■ RECORD LIST ■
..............................

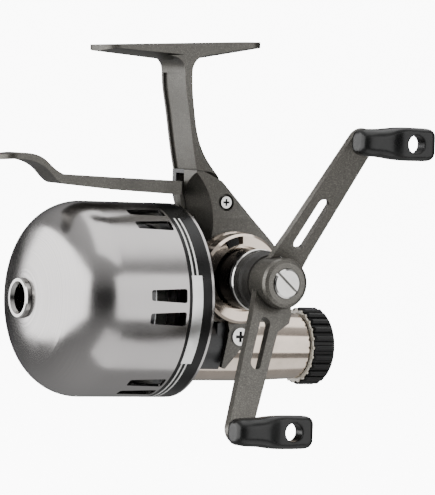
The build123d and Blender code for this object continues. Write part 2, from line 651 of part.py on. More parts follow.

..............................

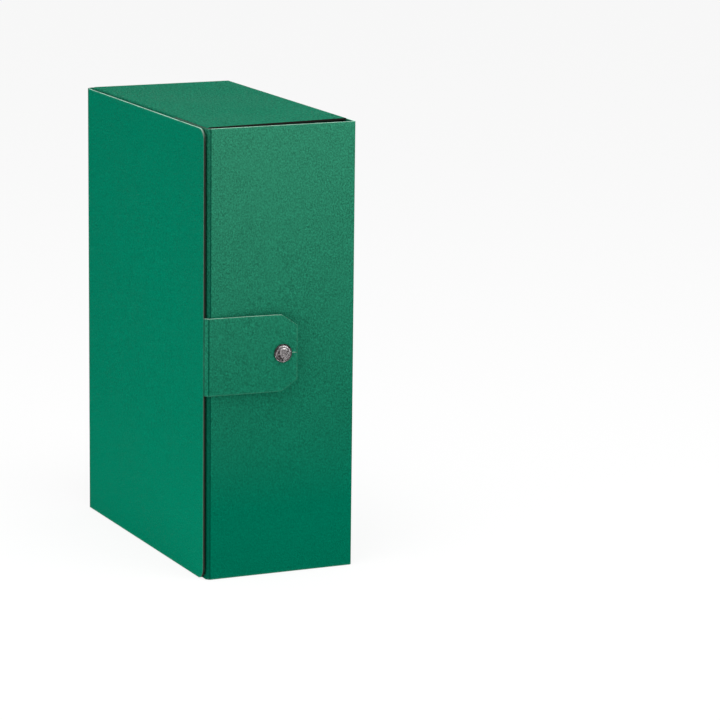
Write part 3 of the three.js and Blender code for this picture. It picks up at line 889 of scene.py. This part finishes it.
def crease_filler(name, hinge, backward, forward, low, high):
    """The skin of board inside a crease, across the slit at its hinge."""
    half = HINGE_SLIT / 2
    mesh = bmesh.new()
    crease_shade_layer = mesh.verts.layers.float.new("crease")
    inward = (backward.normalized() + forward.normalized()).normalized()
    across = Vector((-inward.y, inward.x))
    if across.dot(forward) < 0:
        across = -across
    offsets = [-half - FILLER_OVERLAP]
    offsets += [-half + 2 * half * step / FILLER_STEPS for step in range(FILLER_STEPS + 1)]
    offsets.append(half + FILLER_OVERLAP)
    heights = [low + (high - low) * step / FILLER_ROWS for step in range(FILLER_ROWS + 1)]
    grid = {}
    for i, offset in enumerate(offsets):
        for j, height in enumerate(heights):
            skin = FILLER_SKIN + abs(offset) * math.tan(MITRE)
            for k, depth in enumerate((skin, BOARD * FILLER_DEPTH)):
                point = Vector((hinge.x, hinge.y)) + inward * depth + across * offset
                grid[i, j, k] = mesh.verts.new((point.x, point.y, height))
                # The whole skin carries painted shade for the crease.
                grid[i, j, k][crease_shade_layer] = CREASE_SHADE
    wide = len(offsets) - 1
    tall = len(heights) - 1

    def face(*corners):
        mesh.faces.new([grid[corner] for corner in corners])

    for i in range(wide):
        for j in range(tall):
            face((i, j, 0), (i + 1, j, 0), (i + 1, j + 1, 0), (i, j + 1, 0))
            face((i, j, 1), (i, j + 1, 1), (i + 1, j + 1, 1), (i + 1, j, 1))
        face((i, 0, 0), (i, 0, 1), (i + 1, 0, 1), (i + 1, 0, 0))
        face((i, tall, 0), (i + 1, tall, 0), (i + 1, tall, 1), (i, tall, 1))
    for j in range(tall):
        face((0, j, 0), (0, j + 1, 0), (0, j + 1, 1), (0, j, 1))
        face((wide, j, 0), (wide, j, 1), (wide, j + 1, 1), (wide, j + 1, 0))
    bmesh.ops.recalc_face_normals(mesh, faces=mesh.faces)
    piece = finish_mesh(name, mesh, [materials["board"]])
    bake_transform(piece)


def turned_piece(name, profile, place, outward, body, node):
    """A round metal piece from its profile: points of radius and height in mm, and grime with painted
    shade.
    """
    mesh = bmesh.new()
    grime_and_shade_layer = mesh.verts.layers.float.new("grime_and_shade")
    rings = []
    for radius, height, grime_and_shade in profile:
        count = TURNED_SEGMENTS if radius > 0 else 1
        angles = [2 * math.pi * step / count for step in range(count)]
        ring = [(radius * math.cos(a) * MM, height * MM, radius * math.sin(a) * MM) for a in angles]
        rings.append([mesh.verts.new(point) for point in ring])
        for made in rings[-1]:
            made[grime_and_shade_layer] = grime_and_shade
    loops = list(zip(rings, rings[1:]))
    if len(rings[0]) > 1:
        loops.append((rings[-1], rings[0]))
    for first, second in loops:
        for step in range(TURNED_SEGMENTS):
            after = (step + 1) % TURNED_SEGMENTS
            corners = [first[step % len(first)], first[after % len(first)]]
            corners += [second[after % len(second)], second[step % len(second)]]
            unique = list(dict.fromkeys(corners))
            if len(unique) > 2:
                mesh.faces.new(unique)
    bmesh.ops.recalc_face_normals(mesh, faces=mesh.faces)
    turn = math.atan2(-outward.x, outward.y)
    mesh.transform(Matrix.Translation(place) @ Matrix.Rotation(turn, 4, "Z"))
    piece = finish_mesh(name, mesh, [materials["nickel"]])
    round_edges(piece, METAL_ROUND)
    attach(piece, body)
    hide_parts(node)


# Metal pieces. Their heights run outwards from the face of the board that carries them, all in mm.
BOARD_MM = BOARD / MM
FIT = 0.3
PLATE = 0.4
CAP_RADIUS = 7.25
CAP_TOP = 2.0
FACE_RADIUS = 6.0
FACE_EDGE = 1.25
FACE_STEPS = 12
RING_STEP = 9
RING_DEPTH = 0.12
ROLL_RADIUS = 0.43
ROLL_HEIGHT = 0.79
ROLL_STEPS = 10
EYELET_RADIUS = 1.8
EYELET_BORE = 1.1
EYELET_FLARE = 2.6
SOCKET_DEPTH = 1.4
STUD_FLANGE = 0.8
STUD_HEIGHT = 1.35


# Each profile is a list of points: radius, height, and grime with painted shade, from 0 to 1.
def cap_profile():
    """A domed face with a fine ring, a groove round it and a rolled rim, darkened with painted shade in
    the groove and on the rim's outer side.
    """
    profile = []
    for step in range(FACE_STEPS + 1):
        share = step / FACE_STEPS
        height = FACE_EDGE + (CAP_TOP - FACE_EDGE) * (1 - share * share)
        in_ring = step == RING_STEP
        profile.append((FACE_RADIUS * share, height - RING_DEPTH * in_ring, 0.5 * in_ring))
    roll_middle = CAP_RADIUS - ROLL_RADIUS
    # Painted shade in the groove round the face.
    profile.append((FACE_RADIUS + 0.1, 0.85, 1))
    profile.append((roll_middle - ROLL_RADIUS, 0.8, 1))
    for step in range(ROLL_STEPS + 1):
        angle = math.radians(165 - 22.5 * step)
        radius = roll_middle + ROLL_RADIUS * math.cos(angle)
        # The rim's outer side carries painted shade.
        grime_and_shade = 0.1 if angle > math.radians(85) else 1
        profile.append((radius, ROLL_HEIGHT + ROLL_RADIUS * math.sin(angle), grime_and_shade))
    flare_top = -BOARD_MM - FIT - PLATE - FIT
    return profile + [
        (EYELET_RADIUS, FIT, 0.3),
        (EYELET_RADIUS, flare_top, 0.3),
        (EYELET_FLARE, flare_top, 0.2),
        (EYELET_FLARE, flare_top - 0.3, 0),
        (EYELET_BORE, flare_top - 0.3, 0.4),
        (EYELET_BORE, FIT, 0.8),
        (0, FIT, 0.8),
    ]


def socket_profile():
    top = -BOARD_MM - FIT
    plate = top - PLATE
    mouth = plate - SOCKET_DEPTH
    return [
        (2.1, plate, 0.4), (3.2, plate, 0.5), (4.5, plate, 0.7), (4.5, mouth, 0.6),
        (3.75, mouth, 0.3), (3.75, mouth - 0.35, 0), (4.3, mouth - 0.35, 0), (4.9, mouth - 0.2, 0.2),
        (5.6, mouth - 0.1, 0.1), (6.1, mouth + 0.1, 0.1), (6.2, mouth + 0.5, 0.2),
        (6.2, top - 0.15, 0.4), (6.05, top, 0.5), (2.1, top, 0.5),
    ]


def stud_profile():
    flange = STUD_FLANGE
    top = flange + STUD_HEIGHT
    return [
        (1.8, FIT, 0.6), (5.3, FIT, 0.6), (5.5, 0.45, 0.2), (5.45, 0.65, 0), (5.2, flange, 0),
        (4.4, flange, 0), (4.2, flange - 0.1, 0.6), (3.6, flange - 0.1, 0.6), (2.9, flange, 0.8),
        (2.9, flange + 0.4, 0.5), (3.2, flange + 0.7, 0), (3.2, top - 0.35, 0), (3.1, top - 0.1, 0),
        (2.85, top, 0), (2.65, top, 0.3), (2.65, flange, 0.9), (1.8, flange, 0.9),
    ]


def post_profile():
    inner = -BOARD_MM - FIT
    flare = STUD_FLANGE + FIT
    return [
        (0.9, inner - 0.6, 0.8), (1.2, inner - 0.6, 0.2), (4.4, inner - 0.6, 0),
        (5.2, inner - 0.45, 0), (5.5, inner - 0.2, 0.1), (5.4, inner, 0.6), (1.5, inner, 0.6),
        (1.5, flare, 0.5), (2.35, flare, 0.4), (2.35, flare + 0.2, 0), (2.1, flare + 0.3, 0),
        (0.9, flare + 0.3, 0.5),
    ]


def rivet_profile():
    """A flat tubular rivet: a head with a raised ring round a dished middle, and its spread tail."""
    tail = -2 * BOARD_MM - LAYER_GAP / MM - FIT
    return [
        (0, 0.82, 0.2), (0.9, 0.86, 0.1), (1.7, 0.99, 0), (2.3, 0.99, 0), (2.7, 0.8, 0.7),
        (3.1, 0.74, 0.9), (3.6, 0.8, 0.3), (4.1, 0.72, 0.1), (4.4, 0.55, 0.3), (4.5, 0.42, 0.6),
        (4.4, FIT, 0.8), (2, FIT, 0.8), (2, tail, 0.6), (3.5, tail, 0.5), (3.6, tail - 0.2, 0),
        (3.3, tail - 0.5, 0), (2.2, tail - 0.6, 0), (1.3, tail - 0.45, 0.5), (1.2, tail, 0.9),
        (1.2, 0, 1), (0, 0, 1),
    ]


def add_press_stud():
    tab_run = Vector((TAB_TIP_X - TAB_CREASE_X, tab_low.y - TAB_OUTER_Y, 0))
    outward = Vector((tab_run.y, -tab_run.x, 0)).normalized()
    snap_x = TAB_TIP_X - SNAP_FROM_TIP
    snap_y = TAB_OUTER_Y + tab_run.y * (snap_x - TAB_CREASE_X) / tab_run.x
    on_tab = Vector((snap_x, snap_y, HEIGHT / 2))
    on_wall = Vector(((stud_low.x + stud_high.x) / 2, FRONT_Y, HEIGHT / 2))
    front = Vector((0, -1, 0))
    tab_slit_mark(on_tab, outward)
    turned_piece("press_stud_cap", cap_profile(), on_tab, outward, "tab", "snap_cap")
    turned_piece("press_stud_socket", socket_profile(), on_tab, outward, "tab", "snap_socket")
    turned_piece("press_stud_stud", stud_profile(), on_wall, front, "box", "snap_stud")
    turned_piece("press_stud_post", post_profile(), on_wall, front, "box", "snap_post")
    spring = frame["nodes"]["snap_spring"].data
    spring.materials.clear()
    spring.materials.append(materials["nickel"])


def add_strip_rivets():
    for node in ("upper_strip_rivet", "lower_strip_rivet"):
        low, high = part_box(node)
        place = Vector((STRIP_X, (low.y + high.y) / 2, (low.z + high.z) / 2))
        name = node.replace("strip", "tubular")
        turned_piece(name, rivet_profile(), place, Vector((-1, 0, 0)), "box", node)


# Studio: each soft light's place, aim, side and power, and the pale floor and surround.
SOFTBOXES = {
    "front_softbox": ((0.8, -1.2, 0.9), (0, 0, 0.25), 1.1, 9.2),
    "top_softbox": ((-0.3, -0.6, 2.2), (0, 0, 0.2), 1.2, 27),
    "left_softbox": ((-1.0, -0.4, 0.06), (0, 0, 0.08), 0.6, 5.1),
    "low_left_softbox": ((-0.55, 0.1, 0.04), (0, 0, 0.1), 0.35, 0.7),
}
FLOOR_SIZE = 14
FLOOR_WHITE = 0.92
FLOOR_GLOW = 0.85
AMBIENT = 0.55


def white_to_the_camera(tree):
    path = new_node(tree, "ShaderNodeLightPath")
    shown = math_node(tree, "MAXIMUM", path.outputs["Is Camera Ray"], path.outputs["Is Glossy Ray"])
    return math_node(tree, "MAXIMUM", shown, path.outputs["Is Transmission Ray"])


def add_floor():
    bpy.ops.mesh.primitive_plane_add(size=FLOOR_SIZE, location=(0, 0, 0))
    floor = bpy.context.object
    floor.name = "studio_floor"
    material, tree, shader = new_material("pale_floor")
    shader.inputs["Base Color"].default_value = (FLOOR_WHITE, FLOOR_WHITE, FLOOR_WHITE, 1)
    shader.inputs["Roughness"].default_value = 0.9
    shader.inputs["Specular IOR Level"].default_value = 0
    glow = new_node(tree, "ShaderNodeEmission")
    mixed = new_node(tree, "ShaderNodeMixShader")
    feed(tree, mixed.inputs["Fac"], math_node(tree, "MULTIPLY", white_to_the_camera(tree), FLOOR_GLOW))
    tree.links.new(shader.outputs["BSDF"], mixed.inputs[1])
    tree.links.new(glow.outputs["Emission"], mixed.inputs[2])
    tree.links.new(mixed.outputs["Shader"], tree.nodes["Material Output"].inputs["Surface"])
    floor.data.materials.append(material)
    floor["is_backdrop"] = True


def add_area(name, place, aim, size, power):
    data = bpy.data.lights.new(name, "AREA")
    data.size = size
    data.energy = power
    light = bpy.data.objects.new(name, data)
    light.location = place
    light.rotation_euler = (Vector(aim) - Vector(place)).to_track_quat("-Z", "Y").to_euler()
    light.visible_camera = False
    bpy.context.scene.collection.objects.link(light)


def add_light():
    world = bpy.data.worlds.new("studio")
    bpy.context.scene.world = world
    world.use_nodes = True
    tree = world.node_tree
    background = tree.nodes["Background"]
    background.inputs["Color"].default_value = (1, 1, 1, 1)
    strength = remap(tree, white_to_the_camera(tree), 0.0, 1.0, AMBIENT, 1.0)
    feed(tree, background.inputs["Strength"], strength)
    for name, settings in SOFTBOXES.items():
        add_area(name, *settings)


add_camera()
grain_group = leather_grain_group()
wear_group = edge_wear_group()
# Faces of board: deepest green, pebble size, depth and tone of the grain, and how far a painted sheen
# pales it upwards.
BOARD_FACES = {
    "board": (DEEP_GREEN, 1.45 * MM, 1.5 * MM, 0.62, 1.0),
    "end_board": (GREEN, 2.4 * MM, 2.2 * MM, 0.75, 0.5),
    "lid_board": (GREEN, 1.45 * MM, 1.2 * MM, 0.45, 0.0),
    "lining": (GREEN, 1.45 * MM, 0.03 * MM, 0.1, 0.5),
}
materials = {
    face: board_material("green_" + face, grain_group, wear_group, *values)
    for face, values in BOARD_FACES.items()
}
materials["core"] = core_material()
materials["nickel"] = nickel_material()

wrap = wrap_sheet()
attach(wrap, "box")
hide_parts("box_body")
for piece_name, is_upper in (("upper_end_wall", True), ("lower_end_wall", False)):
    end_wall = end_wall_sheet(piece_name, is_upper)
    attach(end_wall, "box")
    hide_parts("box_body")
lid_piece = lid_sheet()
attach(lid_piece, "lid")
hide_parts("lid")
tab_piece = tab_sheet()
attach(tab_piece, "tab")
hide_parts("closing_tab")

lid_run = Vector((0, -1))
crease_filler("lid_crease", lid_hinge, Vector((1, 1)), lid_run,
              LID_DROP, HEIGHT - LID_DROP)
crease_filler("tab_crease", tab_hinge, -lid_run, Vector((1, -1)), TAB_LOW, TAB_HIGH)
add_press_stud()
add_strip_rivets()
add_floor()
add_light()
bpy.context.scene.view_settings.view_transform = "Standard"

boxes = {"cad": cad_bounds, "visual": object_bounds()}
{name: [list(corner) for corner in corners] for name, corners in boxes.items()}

..............................

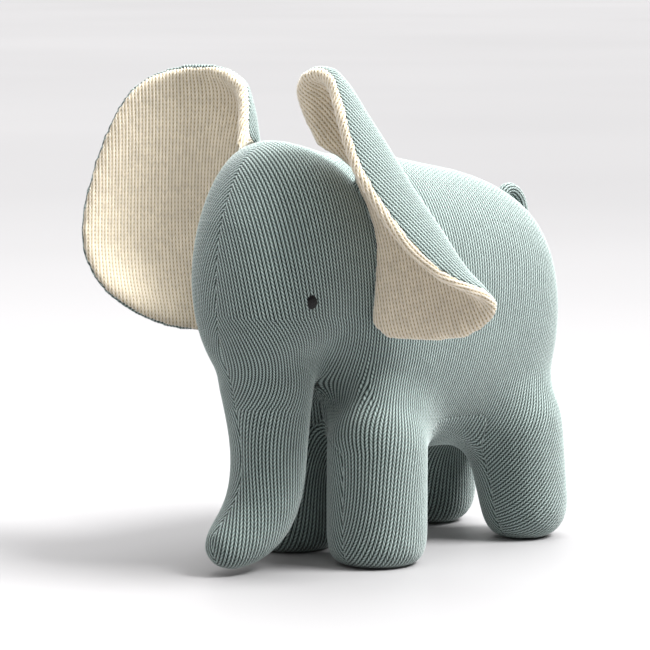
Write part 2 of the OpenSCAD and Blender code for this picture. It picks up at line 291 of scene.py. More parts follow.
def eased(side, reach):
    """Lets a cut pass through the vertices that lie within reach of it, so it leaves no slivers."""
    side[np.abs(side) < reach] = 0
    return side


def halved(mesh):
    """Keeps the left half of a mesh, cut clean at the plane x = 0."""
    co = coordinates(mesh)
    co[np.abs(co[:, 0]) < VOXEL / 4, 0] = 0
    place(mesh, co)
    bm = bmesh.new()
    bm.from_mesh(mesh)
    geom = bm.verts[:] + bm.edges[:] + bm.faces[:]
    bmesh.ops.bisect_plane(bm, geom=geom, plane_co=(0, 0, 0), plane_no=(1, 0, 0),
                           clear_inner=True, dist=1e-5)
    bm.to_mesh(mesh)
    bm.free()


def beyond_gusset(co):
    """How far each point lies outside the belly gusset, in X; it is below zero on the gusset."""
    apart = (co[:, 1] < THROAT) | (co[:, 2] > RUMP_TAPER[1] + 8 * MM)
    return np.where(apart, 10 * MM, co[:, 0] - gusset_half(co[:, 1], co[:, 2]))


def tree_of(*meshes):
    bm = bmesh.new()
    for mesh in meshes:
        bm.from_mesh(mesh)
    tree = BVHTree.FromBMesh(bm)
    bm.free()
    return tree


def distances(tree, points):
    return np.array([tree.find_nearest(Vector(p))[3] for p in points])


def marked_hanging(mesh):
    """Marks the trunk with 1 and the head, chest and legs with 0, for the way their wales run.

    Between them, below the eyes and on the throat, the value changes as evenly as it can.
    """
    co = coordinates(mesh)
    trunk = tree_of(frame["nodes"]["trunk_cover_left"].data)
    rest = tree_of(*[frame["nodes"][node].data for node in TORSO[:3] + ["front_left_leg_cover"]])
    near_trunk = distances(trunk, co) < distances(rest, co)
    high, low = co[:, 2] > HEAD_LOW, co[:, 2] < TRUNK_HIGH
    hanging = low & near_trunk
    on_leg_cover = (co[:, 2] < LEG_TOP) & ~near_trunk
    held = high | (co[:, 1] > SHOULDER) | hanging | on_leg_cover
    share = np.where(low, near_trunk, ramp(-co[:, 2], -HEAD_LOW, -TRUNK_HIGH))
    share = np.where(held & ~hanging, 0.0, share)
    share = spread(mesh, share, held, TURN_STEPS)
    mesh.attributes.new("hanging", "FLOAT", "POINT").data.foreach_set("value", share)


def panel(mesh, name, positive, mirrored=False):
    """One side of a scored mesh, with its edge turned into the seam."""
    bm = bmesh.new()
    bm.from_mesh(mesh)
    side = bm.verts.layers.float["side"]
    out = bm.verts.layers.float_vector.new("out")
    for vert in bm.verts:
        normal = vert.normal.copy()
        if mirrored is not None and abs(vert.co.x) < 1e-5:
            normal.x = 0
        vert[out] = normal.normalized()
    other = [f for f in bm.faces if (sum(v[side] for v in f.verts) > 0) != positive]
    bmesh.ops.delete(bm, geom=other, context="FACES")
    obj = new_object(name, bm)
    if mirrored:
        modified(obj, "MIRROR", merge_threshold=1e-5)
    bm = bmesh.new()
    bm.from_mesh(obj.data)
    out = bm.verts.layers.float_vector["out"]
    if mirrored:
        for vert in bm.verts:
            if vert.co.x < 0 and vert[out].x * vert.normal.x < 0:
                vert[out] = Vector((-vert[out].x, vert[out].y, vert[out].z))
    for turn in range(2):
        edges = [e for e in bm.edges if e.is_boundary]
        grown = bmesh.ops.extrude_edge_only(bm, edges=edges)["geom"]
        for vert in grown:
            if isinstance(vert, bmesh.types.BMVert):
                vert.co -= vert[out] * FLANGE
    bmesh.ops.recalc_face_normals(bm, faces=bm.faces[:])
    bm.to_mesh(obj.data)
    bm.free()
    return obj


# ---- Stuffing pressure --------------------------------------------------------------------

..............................

Retype, exactly and in full, the lines above from the one containing "Write part 2 of" through the one containing "return side".

■ RESPONSE TO THE EXERCISE ■
Write part 2 of the OpenSCAD and Blender code for this picture. It picks up at line 291 of scene.py. More parts follow.
def eased(side, reach):
    """Lets a cut pass through the vertices that lie within reach of it, so it leaves no slivers."""
    side[np.abs(side) < reach] = 0
    return side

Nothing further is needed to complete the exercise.